Adventure Game Studio

AGS Support => Advanced Technical Forum => Topic started by: Monsieur OUXX on Mon 29/08/2011 16:52:47

Title: non-blocking Sierra-style dialogs
Post by: Monsieur OUXX on Mon 29/08/2011 16:52:47
Hi all,
During Mittens I had this discussion with other forumers: Does a module enable non-blocking Sierra-style dialogs?
In other words :
- It displays the character's portrait with the line next to it
- The animations in the background (and more generally, the game loop) don't stop

The native non-blocking dialog options of AGS seem to be restricted to Lucasarts-style dialogs (no portrait).

I've been trying several "custom dialogs" modules (http://www.adventuregamestudio.co.uk/yabb/index.php?topic=36313.0) but unless I'm mistaken they only allow you to customize your dialog options/dialog tree, but not the actual dialog (that is, when the characters speak, with their portrait visible).
Title: Re: non-blocking Sierra-style dialogs
Post by: Radiant on Mon 29/08/2011 22:48:09
That doesn't strike me as difficult. Just pop up a non-blocking GUI, use an animated button to display the portrait, and set a timer to remove it after awhile.
Title: Re: non-blocking Sierra-style dialogs
Post by: Monsieur OUXX on Tue 30/08/2011 08:55:20
Quote from: Radiant on Mon 29/08/2011 22:48:09
That doesn't strike me as difficult. Just pop up a non-blocking GUI, use an animated button to display the portrait, and set a timer to remove it after awhile.

I've done it already....
Just don't want to ever re-invent the wheel. That's my personal way of life :-)

Also it creates some side problems:
- It forces you to create a function to wrap the text (line by line)
- You need to handle the end of the timer yourself, and it becomes a mess if you have several successive dialogs -- not to mention if they're part of a cutscene.

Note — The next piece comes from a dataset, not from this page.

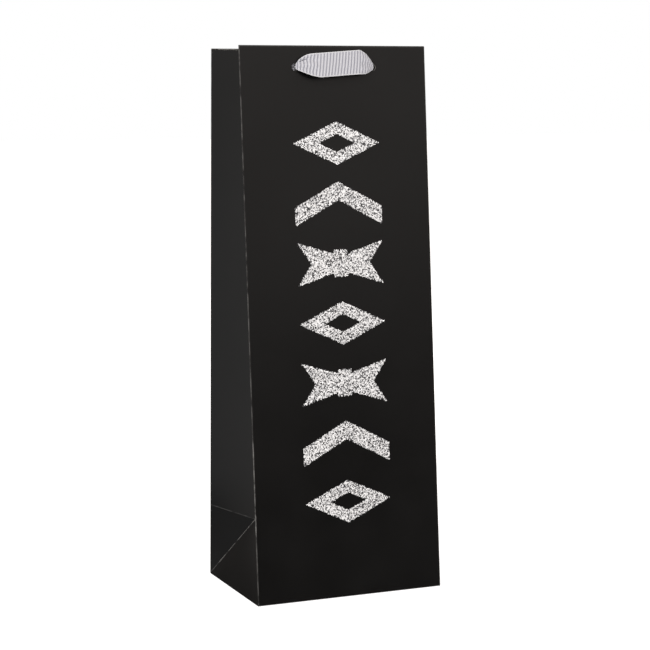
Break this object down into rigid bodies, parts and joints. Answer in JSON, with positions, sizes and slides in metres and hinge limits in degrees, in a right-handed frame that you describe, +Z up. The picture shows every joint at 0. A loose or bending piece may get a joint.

Anyway if no such module exists I'll just continue with mine.
Title: Re: non-blocking Sierra-style dialogs
Post by: Khris on Wed 31/08/2011 08:47:48
-Labels wrap text automatically.

-Code it so making it blocking is optional, and the mess in cutscenes should be gone. (You usually wouldn't call non-blocking speech during a cutscene, right?)